Records with modeling code:
########################################

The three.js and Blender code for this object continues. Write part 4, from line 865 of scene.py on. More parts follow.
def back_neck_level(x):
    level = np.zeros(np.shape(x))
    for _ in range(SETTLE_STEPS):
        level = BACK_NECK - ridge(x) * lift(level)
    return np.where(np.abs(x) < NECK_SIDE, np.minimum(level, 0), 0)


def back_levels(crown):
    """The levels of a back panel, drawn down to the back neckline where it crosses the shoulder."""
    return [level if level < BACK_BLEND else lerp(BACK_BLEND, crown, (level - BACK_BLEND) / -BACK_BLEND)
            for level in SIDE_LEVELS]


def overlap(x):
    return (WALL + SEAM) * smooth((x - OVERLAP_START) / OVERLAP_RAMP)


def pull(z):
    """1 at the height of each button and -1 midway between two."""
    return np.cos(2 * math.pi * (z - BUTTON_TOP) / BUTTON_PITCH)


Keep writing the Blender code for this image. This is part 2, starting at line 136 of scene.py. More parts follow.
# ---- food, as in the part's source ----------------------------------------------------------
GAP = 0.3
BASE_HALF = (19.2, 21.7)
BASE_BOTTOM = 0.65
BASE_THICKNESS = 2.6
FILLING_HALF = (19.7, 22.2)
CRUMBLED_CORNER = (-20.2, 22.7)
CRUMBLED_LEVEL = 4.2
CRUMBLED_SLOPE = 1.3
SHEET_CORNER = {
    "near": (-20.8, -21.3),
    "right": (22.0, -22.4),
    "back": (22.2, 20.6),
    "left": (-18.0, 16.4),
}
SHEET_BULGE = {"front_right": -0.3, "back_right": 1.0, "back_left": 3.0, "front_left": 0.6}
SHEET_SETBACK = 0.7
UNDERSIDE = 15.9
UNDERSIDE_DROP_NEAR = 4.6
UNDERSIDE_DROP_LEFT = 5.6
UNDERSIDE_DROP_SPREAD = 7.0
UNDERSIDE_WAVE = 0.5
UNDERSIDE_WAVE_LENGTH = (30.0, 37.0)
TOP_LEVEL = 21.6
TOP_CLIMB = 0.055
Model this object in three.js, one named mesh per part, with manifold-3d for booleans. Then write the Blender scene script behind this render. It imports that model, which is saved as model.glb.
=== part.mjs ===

########################################

TASK GOAL:
Reproduce each record exactly as it appears.

TASK ANSWER:
The three.js and Blender code for this object continues. Write part 4, from line 865 of scene.py on. More parts follow.
def back_neck_level(x):
    level = np.zeros(np.shape(x))
    for _ in range(SETTLE_STEPS):
        level = BACK_NECK - ridge(x) * lift(level)
    return np.where(np.abs(x) < NECK_SIDE, np.minimum(level, 0), 0)


def back_levels(crown):
    """The levels of a back panel, drawn down to the back neckline where it crosses the shoulder."""
    return [level if level < BACK_BLEND else lerp(BACK_BLEND, crown, (level - BACK_BLEND) / -BACK_BLEND)
            for level in SIDE_LEVELS]


def overlap(x):
    return (WALL + SEAM) * smooth((x - OVERLAP_START) / OVERLAP_RAMP)


def pull(z):
    """1 at the height of each button and -1 midway between two."""
    return np.cos(2 * math.pi * (z - BUTTON_TOP) / BUTTON_PITCH)


Keep writing the Blender code for this image. This is part 2, starting at line 136 of scene.py. More parts follow.
# ---- food, as in the part's source ----------------------------------------------------------
GAP = 0.3
BASE_HALF = (19.2, 21.7)
BASE_BOTTOM = 0.65
BASE_THICKNESS = 2.6
FILLING_HALF = (19.7, 22.2)
CRUMBLED_CORNER = (-20.2, 22.7)
CRUMBLED_LEVEL = 4.2
CRUMBLED_SLOPE = 1.3
SHEET_CORNER = {
    "near": (-20.8, -21.3),
    "right": (22.0, -22.4),
    "back": (22.2, 20.6),
    "left": (-18.0, 16.4),
}
SHEET_BULGE = {"front_right": -0.3, "back_right": 1.0, "back_left": 3.0, "front_left": 0.6}
SHEET_SETBACK = 0.7
UNDERSIDE = 15.9
UNDERSIDE_DROP_NEAR = 4.6
UNDERSIDE_DROP_LEFT = 5.6
UNDERSIDE_DROP_SPREAD = 7.0
UNDERSIDE_WAVE = 0.5
UNDERSIDE_WAVE_LENGTH = (30.0, 37.0)
TOP_LEVEL = 21.6
TOP_CLIMB = 0.055
Model this object in three.js, one named mesh per part, with manifold-3d for booleans. Then write the Blender scene script behind this render. It imports that model, which is saved as model.glb.
=== part.mjs ===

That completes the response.